═══ DATA PROVIDED ═══

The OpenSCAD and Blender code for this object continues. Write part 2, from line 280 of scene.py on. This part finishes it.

═══
═══ DATA PROVIDED ═══

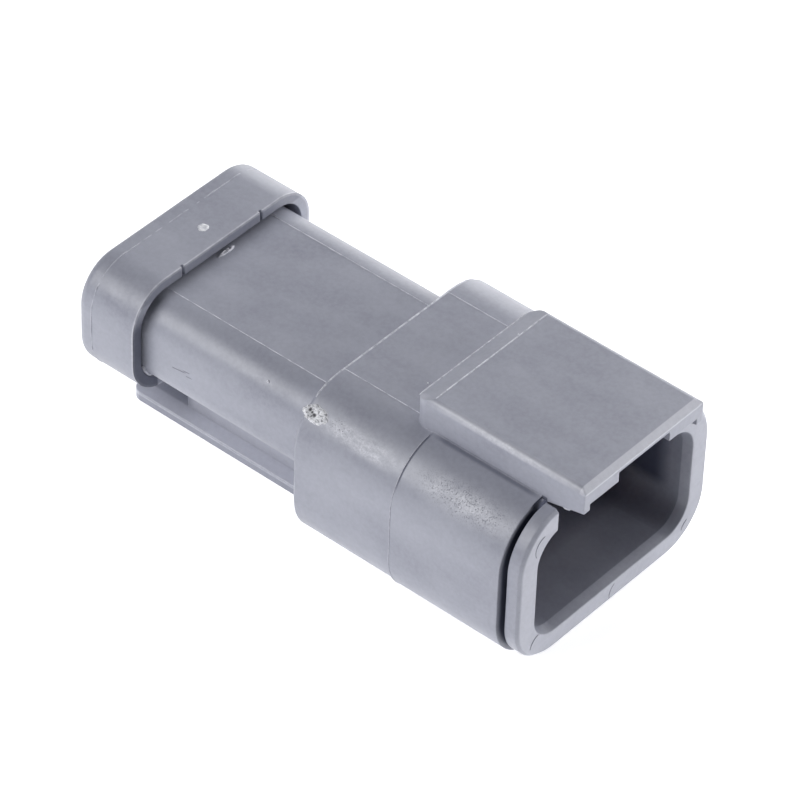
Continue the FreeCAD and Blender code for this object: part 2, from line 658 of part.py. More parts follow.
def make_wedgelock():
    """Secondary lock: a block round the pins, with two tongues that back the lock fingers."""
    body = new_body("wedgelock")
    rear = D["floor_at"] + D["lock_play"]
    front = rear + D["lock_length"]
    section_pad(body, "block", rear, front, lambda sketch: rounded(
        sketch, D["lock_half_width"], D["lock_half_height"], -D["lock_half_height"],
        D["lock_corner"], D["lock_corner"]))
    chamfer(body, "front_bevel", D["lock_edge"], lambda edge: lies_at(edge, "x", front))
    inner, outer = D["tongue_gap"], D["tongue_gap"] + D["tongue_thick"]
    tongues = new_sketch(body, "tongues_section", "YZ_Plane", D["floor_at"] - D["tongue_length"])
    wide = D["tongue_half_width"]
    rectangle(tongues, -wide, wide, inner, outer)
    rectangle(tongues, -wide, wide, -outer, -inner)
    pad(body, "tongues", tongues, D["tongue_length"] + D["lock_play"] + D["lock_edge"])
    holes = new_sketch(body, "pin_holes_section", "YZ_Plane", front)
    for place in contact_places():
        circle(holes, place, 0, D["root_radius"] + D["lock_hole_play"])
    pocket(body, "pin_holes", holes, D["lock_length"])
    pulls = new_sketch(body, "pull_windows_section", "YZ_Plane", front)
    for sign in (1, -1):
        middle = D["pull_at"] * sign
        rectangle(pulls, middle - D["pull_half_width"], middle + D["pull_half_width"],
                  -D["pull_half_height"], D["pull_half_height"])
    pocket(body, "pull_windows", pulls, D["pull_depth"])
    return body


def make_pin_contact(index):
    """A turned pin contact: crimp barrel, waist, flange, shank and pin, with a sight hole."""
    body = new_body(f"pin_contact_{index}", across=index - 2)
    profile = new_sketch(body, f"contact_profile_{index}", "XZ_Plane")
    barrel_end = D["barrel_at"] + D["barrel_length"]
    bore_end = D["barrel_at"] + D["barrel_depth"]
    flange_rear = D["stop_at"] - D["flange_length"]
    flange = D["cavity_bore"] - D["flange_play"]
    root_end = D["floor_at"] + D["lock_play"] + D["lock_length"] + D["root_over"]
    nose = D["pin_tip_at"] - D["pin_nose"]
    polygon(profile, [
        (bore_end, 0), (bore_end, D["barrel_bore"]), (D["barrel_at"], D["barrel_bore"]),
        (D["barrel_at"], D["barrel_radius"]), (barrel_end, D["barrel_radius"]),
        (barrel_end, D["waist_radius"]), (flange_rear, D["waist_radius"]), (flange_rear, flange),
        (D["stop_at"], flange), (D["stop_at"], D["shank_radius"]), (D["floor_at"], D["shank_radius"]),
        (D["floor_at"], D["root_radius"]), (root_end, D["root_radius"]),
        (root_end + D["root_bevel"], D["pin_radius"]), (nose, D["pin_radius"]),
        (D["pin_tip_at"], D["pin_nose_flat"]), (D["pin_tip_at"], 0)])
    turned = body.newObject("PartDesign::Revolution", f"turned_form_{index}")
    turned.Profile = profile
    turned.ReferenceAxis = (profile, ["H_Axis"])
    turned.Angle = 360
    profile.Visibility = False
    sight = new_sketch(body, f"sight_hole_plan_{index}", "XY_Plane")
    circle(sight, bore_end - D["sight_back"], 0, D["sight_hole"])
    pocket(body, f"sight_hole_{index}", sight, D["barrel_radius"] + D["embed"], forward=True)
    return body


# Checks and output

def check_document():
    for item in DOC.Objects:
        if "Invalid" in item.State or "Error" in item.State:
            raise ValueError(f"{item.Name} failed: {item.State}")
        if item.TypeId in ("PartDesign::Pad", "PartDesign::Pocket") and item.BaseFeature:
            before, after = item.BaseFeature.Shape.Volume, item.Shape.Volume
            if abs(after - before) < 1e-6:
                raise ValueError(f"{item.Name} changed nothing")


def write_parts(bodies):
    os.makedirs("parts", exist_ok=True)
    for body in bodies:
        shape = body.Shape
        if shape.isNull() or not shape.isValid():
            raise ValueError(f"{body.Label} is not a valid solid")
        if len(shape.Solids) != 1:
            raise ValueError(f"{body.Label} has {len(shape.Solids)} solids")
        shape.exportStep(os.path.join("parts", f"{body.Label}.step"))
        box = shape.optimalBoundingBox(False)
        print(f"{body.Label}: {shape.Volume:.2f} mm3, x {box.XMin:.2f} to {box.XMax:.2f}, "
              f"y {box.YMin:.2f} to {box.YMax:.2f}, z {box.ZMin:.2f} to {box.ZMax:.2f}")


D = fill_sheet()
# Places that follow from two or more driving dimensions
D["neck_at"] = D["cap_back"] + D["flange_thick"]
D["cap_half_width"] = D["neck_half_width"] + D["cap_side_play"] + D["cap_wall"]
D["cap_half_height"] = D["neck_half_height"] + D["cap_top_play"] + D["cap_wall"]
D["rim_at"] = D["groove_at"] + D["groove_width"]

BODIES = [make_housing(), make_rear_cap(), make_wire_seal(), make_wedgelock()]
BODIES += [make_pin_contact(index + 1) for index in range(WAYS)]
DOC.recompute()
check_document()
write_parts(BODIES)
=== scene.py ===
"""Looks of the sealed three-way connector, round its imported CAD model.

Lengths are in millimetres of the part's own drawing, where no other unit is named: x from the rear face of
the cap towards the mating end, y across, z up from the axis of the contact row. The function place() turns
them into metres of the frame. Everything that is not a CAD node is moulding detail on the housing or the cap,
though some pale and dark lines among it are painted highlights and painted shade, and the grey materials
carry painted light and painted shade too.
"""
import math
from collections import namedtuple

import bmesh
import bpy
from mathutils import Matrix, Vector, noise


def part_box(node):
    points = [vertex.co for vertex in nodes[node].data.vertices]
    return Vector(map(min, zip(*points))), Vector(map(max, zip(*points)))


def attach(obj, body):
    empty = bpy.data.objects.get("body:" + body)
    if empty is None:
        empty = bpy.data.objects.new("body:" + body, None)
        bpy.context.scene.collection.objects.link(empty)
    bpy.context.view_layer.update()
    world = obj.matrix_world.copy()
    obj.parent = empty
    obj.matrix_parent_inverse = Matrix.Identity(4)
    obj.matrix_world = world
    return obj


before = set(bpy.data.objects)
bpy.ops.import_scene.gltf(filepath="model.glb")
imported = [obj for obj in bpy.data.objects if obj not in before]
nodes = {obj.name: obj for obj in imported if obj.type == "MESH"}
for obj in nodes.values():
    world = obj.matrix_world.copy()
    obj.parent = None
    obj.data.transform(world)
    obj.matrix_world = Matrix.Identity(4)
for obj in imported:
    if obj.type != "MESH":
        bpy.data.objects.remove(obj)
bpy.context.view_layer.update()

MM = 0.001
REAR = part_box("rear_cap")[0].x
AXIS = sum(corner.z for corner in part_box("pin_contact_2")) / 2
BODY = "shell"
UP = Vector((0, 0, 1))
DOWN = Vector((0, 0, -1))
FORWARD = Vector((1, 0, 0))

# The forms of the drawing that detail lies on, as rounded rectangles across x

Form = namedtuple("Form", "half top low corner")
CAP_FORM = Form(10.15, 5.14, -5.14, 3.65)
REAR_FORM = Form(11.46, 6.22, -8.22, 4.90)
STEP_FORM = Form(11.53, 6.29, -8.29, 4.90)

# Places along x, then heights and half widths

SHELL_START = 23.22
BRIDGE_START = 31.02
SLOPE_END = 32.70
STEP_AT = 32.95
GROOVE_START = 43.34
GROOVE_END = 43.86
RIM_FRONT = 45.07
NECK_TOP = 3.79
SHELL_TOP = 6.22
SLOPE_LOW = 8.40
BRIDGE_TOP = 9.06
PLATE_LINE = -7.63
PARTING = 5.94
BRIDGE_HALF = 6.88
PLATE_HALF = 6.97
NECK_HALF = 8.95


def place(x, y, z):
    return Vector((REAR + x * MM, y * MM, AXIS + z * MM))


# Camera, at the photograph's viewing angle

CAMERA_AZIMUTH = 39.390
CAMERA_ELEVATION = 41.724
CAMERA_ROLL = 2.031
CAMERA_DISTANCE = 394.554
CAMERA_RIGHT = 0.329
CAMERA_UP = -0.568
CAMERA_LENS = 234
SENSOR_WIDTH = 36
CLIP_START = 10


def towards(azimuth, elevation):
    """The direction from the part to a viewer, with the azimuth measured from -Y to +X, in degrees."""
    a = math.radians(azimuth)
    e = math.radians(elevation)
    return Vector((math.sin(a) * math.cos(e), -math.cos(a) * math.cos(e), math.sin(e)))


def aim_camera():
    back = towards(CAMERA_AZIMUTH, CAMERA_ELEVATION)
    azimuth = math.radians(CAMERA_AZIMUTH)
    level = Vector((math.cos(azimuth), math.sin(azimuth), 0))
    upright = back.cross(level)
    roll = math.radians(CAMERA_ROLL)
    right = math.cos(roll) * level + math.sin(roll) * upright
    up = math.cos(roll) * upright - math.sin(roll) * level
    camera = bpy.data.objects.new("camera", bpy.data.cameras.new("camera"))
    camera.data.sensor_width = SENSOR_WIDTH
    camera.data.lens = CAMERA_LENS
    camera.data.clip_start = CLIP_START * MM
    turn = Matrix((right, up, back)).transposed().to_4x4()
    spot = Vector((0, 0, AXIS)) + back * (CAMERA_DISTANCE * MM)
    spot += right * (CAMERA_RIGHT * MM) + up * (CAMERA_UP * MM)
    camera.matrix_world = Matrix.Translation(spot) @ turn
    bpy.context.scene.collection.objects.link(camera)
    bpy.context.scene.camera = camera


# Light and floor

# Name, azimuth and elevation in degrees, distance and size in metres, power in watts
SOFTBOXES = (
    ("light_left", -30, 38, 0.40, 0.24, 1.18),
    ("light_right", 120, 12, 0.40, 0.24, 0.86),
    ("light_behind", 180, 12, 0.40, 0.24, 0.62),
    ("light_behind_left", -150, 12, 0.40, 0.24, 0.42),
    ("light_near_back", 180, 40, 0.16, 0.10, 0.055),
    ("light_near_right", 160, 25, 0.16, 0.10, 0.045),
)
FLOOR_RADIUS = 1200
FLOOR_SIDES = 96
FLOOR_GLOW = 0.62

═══

WORK TO DO —
Reproduce, exactly as written, the stretch of lines whose first line is the one with "make_rear_cap(), make_wire_seal(), make_wedgelock()]" and whose last line is the one with "before = set(bpy.data.objects)".

RIGHT ANSWER —
BODIES = [make_housing(), make_rear_cap(), make_wire_seal(), make_wedgelock()]
BODIES += [make_pin_contact(index + 1) for index in range(WAYS)]
DOC.recompute()
check_document()
write_parts(BODIES)
=== scene.py ===
"""Looks of the sealed three-way connector, round its imported CAD model.

Lengths are in millimetres of the part's own drawing, where no other unit is named: x from the rear face of
the cap towards the mating end, y across, z up from the axis of the contact row. The function place() turns
them into metres of the frame. Everything that is not a CAD node is moulding detail on the housing or the cap,
though some pale and dark lines among it are painted highlights and painted shade, and the grey materials
carry painted light and painted shade too.
"""
import math
from collections import namedtuple

import bmesh
import bpy
from mathutils import Matrix, Vector, noise


def part_box(node):
    points = [vertex.co for vertex in nodes[node].data.vertices]
    return Vector(map(min, zip(*points))), Vector(map(max, zip(*points)))


def attach(obj, body):
    empty = bpy.data.objects.get("body:" + body)
    if empty is None:
        empty = bpy.data.objects.new("body:" + body, None)
        bpy.context.scene.collection.objects.link(empty)
    bpy.context.view_layer.update()
    world = obj.matrix_world.copy()
    obj.parent = empty
    obj.matrix_parent_inverse = Matrix.Identity(4)
    obj.matrix_world = world
    return obj


before = set(bpy.data.objects)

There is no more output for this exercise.